The last step is to go back to the de Broglie relation:

$$ \lambda = \frac{h}{p} $$

and substitute for $p$ using the equation above to get:

$$ \lambda \approx \frac{h}{\sqrt{2 \space KE \space m_0}} $$

Finally use the low energy approximation $KE = 1/2m_0v^2$ to substitute for KE and this gives:

$$ \lambda \approx \frac{h}{\sqrt{2 \space \frac{1}{2}m_0v^2 \space m_0}} \approx \frac{h}{m_0v}$$

and of course $m_0v$ is just the non-relativistic momentum.

Answer 3

This story actually starts with Einstein's paper on the photoelectric effect. Einstein proposed that for light waves, $E \propto f$, with a proportionality constant that eventually became known as $h$. Using the relation $E = pc$ from special relativity, you can derive that $pc = hf$, and with $\lambda f = c$ you get $\lambda = \frac{h}{p}$. Remember, though, so far this only applies to light. de Broglie's insight was to use the same relation to define the wavelength of a particle as a function of its momentum.

So where does your derivation go wrong? The key step is $v = \lambda f$, which applies to a wave, not a particle. As Qmechanic says, the wave velocity is not the same as the particle velocity. (The former is the phase velocity and the latter is the group velocity.)

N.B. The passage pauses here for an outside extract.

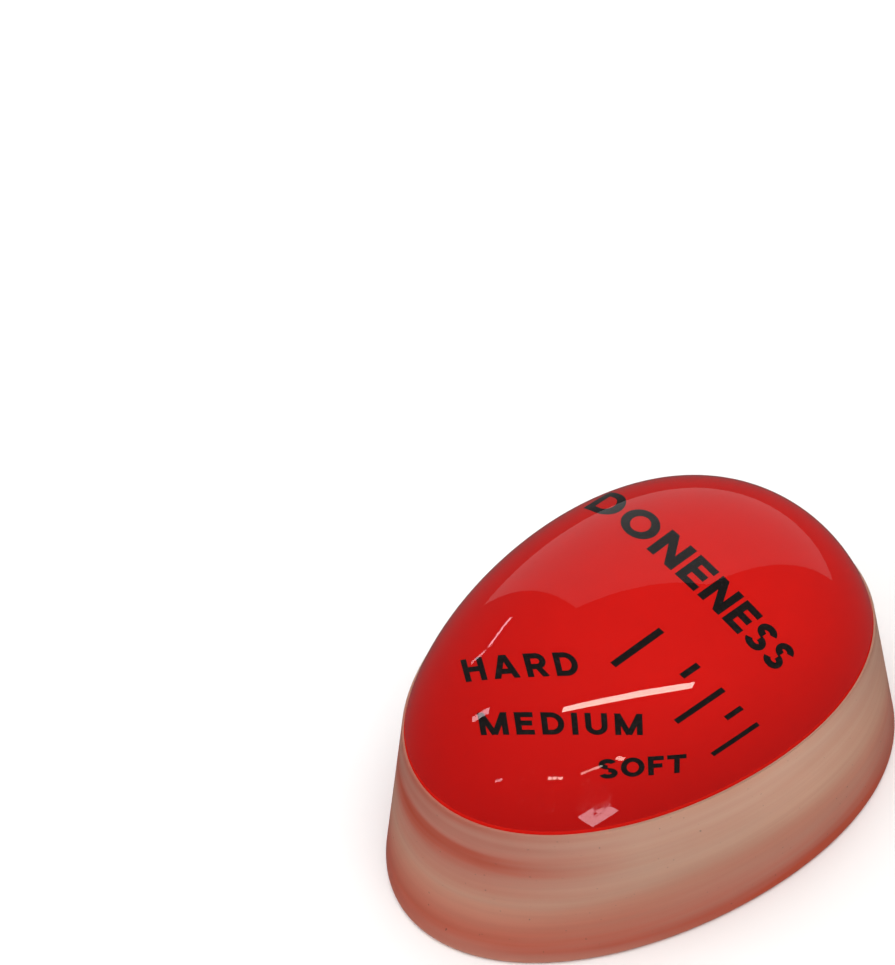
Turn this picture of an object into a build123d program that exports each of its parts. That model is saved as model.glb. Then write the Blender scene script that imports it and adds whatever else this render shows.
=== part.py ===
from build123d import *
import math
import os

# Colour-changing egg timer: a half egg of clear resin, cast in layers around a red heat-sensitive disc with a
# printed scale. Millimetres. The origin is the centre of the flat underside, +Z is up, +Y points to the egg's blunt
# end, and +X is to the right of a reader of the print.

# ---- Driving dimensions ----
BASE_LENGTH = 60.0
BASE_WIDTH = 42.5
BASE_TAPER = 0.099  # how much the blunt end of the underside outweighs the narrow end
BASE_FULLNESS = 0.055
FOOT_ROUND = ((0, 0.4), (0.12, 0.12), (0.4, 0))  # height and inset along the rounded lower edge

EGG_LENGTH = 55.1  # the dome is part of a full egg of this length and width
EGG_WIDTH = 40.46
EGG_TAPER = 0.088
EGG_FULLNESS = 0.068
EGG_AXIS_HEIGHT = 11.37  # the egg's long axis lies this far above the underside
EGG_SHIFT = 0.53  # and its middle lies this far towards the blunt end

DISC_BOTTOM = 16.6
DISC_THICKNESS = 0.4
LEDGE = 0.2  # the base stands out this far around the disc
LEDGE_BREAK = 0.1

INK_THICKNESS = 0.1
OUTLINE_POINTS = 25  # points along each half outline

TITLE = "DONENESS"
TITLE_LEFT, TITLE_BASELINE = -12.0, 8.15
TITLE_CAP, TITLE_GAP = 3.1, 0.4
# Each scale word: text, left end of the baseline (x, y), angle, cap height, gap between letters
HARD = ("HARD", -6.55, -13.1, 53, 2.35, 0.62)
MEDIUM = ("MEDIUM", -2.0, -16.45, 49, 2.4, 0.63)
SOFT = ("SOFT", 8.55, -12.4, 52, 2.45, 0.32)

MARK_WIDTH = 0.62
MARK_TOP = 3.2
LONG_MARK, SHORT_MARK = 5.8, 2.0
MARK_X = {"hard": 0.1, "hard_medium": 4.57, "medium": 8.0, "medium_soft": 10.8, "soft": 13.6}
SHORT_MARKS = ("hard_medium", "medium_soft")

STROKE = 0.22  # pen width of the letters, as a part of the cap height
HALF = STROKE / 2

DISC_TOP = DISC_BOTTOM + DISC_THICKNESS


# ---- The egg's outline ----
def fullness_at(t, taper, fullness):
    """Width of an egg at t along its length, from -1 at the narrow end to 1 at the blunt end."""
    return math.sqrt(max(0.0, 1 - t * t)) * (1 + taper * t + fullness * t * t)


def widest(taper, fullness):
    return max(fullness_at(i / 500, taper, fullness) for i in range(-500, 501))


def egg_points(length, width, taper, fullness):
    """Right half of an egg outline, from the narrow end to the blunt end."""
    scale = width / 2 / widest(taper, fullness)
    points = []
    for i in range(OUTLINE_POINTS):
        t = math.sin(math.pi * (i / (OUTLINE_POINTS - 1) - 0.5))
        points.append((scale * fullness_at(t, taper, fullness), length / 2 * t))
    return points


def egg_radius(y):
    scale = EGG_WIDTH / 2 / widest(EGG_TAPER, EGG_FULLNESS)
    return scale * fullness_at(y / (EGG_LENGTH / 2), EGG_TAPER, EGG_FULLNESS)


def egg_reach(height, end):
    """Where a level cut this far above the egg's axis reaches its end, -1 for the narrow and 1 for the blunt one."""
    inside, outside = 0.0, EGG_LENGTH / 2
    for _ in range(50):
        middle = (inside + outside) / 2
        if egg_radius(end * middle) > height:
            inside = middle
        else:
            outside = middle
    return end * inside


def level_points(level, margin):
    """Right half of the egg's outline at a level, grown by a margin."""
    height = level - EGG_AXIS_HEIGHT
    narrow, blunt = egg_reach(height, -1), egg_reach(height, 1)
    centre, half = (narrow + blunt) / 2, (blunt - narrow) / 2
    points = []
    for i in range(OUTLINE_POINTS):
        s = math.sin(math.pi * (i / (OUTLINE_POINTS - 1) - 0.5))
        x = math.sqrt(max(0.0, egg_radius(centre + half * s) ** 2 - height**2))
        grown = (half + margin) / half
        points.append((x * (1 + margin / (EGG_WIDTH / 2)), EGG_SHIFT + centre + half * s * grown))
    points[0], points[-1] = (0.0, points[0][1]), (0.0, points[-1][1])
    return points


def closed_outline(points):
    """A face from the right half of an outline and its mirror image, as one smooth closed curve."""
    left_half = [(-x, y) for x, y in reversed(points[1:-1])]
    with BuildSketch() as face:
        with BuildLine():
            Spline(*points, *left_half, periodic=True)
        make_face()
    return face.sketch


def full_egg():
    """The whole egg, turned about its long axis."""
    with BuildPart() as egg:
        with BuildSketch(Plane.XY.offset(EGG_AXIS_HEIGHT)):
            with BuildLine():
                half = [(x, y + EGG_SHIFT) for x, y in egg_points(EGG_LENGTH, EGG_WIDTH, EGG_TAPER, EGG_FULLNESS)]
                half[0], half[-1] = (0.0, half[0][1]), (0.0, half[-1][1])
                outline = Spline(*half, tangents=[(1, 0), (-1, 0)])
                Line(outline @ 1, outline @ 0)
            make_face()
        revolve(axis=Axis((0, 0, EGG_AXIS_HEIGHT), (0, 1, 0)))
    return egg.part


# ---- Letters, drawn with a square-ended pen in a box one cap height tall ----
def bar(x0, y0, x1, y1):
    with BuildLine() as path:
        Line((x0, y0), (x1, y1))
    trace(path.line, line_width=STROKE)


def bow(x, y, x_radius, y_radius, start, turn):
    with BuildLine() as path:
        EllipticalCenterArc((x, y), x_radius, y_radius, start, arc_size=turn)
    trace(path.line, line_width=STROKE)


def stem(x):
    bar(x, 0, x, 1)


def draw_a():
    bar(0.095, -0.02, 0.45, 1.04)
    bar(0.805, -0.02, 0.45, 1.04)
    bar(0.22, 0.3, 0.68, 0.3)


def draw_d():
    stem(HALF)
    bar(0, HALF, 0.38, HALF)
    bar(0, 1 - HALF, 0.38, 1 - HALF)
    bow(0.36, 0.5, 0.44 - HALF, 0.5 - HALF, -90, 180)


def draw_e():
    stem(HALF)
    for y, reach in ((HALF, 0.66), (0.52, 0.6), (1 - HALF, 0.65)):
        bar(0, y, reach, y)


def draw_f():
    stem(HALF)
    for y, reach in ((0.5, 0.56), (1 - HALF, 0.62)):
        bar(0, y, reach, y)


def draw_h():
    stem(HALF)
    stem(0.8 - HALF)
    bar(0.1, 0.52, 0.7, 0.52)


def draw_i():
    stem(HALF)


def draw_m():
    stem(HALF)
    stem(1.02 - HALF)
    bar(0.08, 1.04, 0.51, 0.02)
    bar(0.94, 1.04, 0.51, 0.02)


def draw_n():
    stem(HALF)
    stem(0.8 - HALF)
    bar(0.09, 1.02, 0.71, -0.02)


def draw_o():
    bow(0.45, 0.5, 0.45 - HALF, 0.5 - HALF, 0, 180)
    bow(0.45, 0.5, 0.45 - HALF, 0.5 - HALF, 180, 180)


def draw_r():
    stem(HALF)
    bar(0, 1 - HALF, 0.42, 1 - HALF)
    bar(0, 0.44, 0.42, 0.44)
    bow(0.41, 0.667, 0.32 - HALF, 0.3335 - HALF, -90, 180)
    bar(0.4, 0.46, 0.66, -0.02)


def draw_s():
    bow(0.36, 0.735, 0.33 - HALF, 0.265 - HALF, 15, 255)
    bow(0.36, 0.265, 0.35 - HALF, 0.272 - HALF, 90, -255)


def draw_t():
    stem(0.38)
    bar(0, 1 - HALF, 0.76, 1 - HALF)


def draw_u():
    bar(HALF, 0.38, HALF, 1)
    bar(0.8 - HALF, 0.38, 0.8 - HALF, 1)
    bow(0.4, 0.4, 0.4 - HALF, 0.4 - HALF, 180, 180)


# Letter: its width in cap heights and how it is drawn
LETTERS = {
    "A": (0.9, draw_a),
    "D": (0.8, draw_d),
    "E": (0.66, draw_e),
    "F": (0.62, draw_f),
    "H": (0.8, draw_h),
    "I": (STROKE, draw_i),
    "M": (1.02, draw_m),
    "N": (0.8, draw_n),
    "O": (0.9, draw_o),
    "R": (0.75, draw_r),
    "S": (0.71, draw_s),
    "T": (0.76, draw_t),
    "U": (0.8, draw_u),
}


def letter(name):
    width, draw = LETTERS[name]
    with BuildSketch() as glyph:
        draw()
        with Locations((width / 2, 0.5)):
            Rectangle(width + STROKE, 1, mode=Mode.INTERSECT)
    return glyph.sketch


def print_plane(x, y, angle):
    """A plane on the disc's top with its X along the reading direction."""
    turn = math.radians(angle)
    return Plane(origin=(x, y, DISC_TOP), x_dir=(math.cos(turn), math.sin(turn), 0), z_dir=(0, 0, 1))


def printed_word(text, x, y, angle, cap, gap):
    """One printed word, each letter a solid of its own, let into the disc."""
    with BuildPart() as word:
        with BuildSketch(print_plane(x, y, angle)):
            along = 0.0
            for name in text:
                with Locations((along, 0)):
                    add(scale(letter(name), by=cap, mode=Mode.PRIVATE))
                along += LETTERS[name][0] * cap + gap
        extrude(amount=-INK_THICKNESS)
    return word


def printed_mark(x, length):
    """One upright stroke of the scale, let into the disc."""
    with BuildPart() as mark:
        with BuildSketch(print_plane(x, MARK_TOP - length / 2, 0)):
            Rectangle(MARK_WIDTH, length)
        extrude(amount=-INK_THICKNESS)
    return mark


ink = {
    "title_word": printed_word(TITLE, TITLE_LEFT, TITLE_BASELINE, 0, TITLE_CAP, TITLE_GAP),
    "hard_word": printed_word(*HARD),
    "medium_word": printed_word(*MEDIUM),
    "soft_word": printed_word(*SOFT),
}
for name, mark_x in MARK_X.items():
    ink[f"{name}_mark"] = printed_mark(mark_x, SHORT_MARK if name in SHORT_MARKS else LONG_MARK)

# ---- The three layers of the casting ----
egg = full_egg()

with BuildPart() as clear_dome:
    add(egg)
    split(bisect_by=Plane.XY.offset(DISC_TOP), keep=Keep.TOP)

with BuildPart() as thermochromic_disc:
    add(egg)
    split(bisect_by=Plane.XY.offset(DISC_TOP), keep=Keep.BOTTOM)
    split(bisect_by=Plane.XY.offset(DISC_BOTTOM), keep=Keep.TOP)
    for piece in ink.values():
        add(piece.part, mode=Mode.SUBTRACT)

with BuildPart() as clear_base:
    for height, inset in FOOT_ROUND:
        length, width = BASE_LENGTH - 2 * inset, BASE_WIDTH - 2 * inset
        with BuildSketch(Plane.XY.offset(height)):
            add(closed_outline(egg_points(length, width, BASE_TAPER, BASE_FULLNESS)))
    for height, margin in ((DISC_BOTTOM - LEDGE_BREAK, LEDGE), (DISC_BOTTOM, LEDGE - LEDGE_BREAK)):
        with BuildSketch(Plane.XY.offset(height)):
            add(closed_outline(level_points(DISC_BOTTOM, margin)))
    loft(ruled=True)

# ---- One file for each piece ----
os.makedirs("parts", exist_ok=True)
pieces = {
    "clear_dome": clear_dome,
    "thermochromic_disc": thermochromic_disc,
    "clear_base": clear_base,
    **ink,
}
for name, piece in pieces.items():
    piece.part.label = name
    export_step(piece.part, f"parts/{name}.step")
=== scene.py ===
"""Colour-changing egg timer: clear resin cast around a red heat-sensitive disc with a printed scale."""

import functools
import math

import bmesh
import bpy
from mathutils import Matrix, Vector


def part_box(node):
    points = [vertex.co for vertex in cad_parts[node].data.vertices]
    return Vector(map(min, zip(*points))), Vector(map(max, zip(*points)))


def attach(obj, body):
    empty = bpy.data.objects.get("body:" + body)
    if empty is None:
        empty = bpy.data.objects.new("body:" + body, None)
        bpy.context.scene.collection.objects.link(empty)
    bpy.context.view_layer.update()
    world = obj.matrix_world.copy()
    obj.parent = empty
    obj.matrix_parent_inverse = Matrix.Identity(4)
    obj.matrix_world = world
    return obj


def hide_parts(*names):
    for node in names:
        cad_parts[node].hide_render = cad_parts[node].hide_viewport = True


bl_info = {
    "name": "Colour-changing egg timer",
    "version": (1, 0, 0),
    "blender": (4, 5, 0),
    "location": "3D View > Sidebar > Egg Timer",
    "description": "Builds a resin egg timer piece by piece around its CAD frame, with a small photo studio",
    "category": "Object",
}

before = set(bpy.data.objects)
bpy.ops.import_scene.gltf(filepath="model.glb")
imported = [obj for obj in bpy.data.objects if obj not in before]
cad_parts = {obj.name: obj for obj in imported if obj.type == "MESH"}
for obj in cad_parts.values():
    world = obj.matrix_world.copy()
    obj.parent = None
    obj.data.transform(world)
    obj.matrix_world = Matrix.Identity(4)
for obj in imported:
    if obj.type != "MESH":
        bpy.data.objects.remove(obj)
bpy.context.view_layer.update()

MM = 0.001
BODY = "root"
SAME_PLACE = 1e-7  # points nearer than this, in metres, are one point
SMOOTH_ANGLE = math.radians(35)
OUTLINE_COUNT = 256  # points round each outline
RING_COUNT = 160  # rings along the dome
INK_NODES = sorted(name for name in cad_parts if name.endswith(("_word", "_mark")))


# ---------------------------------------------------------------- settings
class EggTimerShape(bpy.types.PropertyGroup):
    """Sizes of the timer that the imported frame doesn't say by itself."""

    egg_length: bpy.props.FloatProperty(
        name="Egg length", description="Length of the full egg that the dome is part of",
        default=55.1 * MM, subtype="DISTANCE", unit="LENGTH", precision=5)
    egg_width: bpy.props.FloatProperty(
        name="Egg width", description="Width of that full egg",
        default=40.46 * MM, subtype="DISTANCE", unit="LENGTH", precision=5)
    egg_taper: bpy.props.FloatProperty(
        name="Egg taper", description="How much the blunt end outweighs the narrow end", default=0.088)
    egg_fullness: bpy.props.FloatProperty(
        name="Egg fullness", description="How full both ends are", default=0.068)
    axis_height: bpy.props.FloatProperty(
        name="Axis height", description="Height of the egg's long axis over the underside",
        default=11.37 * MM, subtype="DISTANCE", unit="LENGTH", precision=5)
    egg_shift: bpy.props.FloatProperty(
        name="Egg shift", description="How far the egg's middle lies towards the blunt end",
        default=0.53 * MM, subtype="DISTANCE", unit="LENGTH", precision=5)
    base_taper: bpy.props.FloatProperty(
        name="Base taper", description="Taper of the underside's outline", default=0.099)
    base_fullness: bpy.props.FloatProperty(
        name="Base fullness", description="Fullness of the underside's outline", default=0.055)
    ledge: bpy.props.FloatProperty(
        name="Ledge", description="How far the base stands out around the disc",
        default=0.2 * MM, subtype="DISTANCE", unit="LENGTH", precision=5)
    edge_round: bpy.props.FloatProperty(
        name="Edge rounding", description="Radius of the rounded edge of the underside",
        default=0.6 * MM, subtype="DISTANCE", unit="LENGTH", precision=5)
    overlap: bpy.props.FloatProperty(
        name="Bonding overlap", description="How far each layer sinks into the next, so no air gap shows",
        default=0.02 * MM, subtype="DISTANCE", unit="LENGTH", precision=6)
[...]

Even though $\lambda = \frac{h}{p}$ was originally taken as an assumption, you can work backwards (or forwards, depending on your view) and derive it from a more general quantum theory. For example, suppose you start with the Schroedinger equation in free space,

$$i\hbar\frac{\partial \Psi(t,x)}{\partial t} = -\frac{\hbar^2}{2m}\frac{\partial^2 \Psi(t,x)}{\partial x^2}$$

Solutions to this equation take the form

$$\Psi(t,x) = \sum_n C_n\exp\biggl(-\frac{i}{\hbar}\bigl(E_nt \pm x\sqrt{2mE_n}\bigr)\biggr) = \sum_n C_n\exp\biggl[-i\biggl(\omega_nt \pm k_nx\biggr)\biggr]$$

This is a wave with multiple individual components, each having angular frequency $$\omega_n = E_n/\hbar$$ and wavenumber $$k_n = \frac{\sqrt{2mE_n}}{\hbar}$$ or equivalently, frequency $$f_n = E_n/h$$ and wavelength $$\lambda_n = \frac{h}{\sqrt{2mE_n}}$$ To come up with de Broglie's relation, you need to find an expression for the momentum carried by the wave. This is done using the momentum operator $\hat{p} = -i\hbar\frac{\partial}{\partial x}$ in $\hat{p}\Psi = p\Psi$. The thing is, it only works for a wavefunction with one component. So if (and only if) all the $C_n$ are zero except one, you can get

$$p_n = \mp\hbar k_n = \mp\sqrt{2m E_n}$$

and if you put that together with the definition of $\lambda_n$, you get $\lambda_n = \frac{h}{p_n}$.

It may seem like a problem that this procedure only works for single-component waves. It's okay, though, because the wave doesn't actually have a single well-defined wavelength anyway unless it consists of only one component. This is a key point: whenever you talk about the wavelength of a particle, or more precisely the wavelength of the matter wave associated with a particle, you're implicitly assuming that the matter wave has only a single frequency component. This is generally a useful approximation for real particles, but it's never exactly true.

Answer 4

Your mistake is in identification of symbols. The phase velocity is $v_p={E \over p}={\omega \over k}={\nu \lambda}$, while the group velocity is $v_g={\partial E\over \partial p}={\partial \omega\over \partial k}$

$$E=\hbar \omega$$ and $$p=\hbar k$$

In Galilean relativity $E={p^2 \over 2m}$

$$ v_g= {\partial\omega \over \partial k } = {\hbar k\over m} = {p\over m}=2{\omega \over k}=2v_p $$

The group velocity is twice the phase velocity.

However, in special relativity:

$$ v_g= {\partial\omega \over \partial k } = {\partial \sqrt{(mc^2)^2+(pc)^2} \over \partial p }= {pc^2\over \sqrt{(mc^2)^2+(pc)^2}}={c^2 \over v_p} $$

The group velocity goes with the inverse of the phase velocity.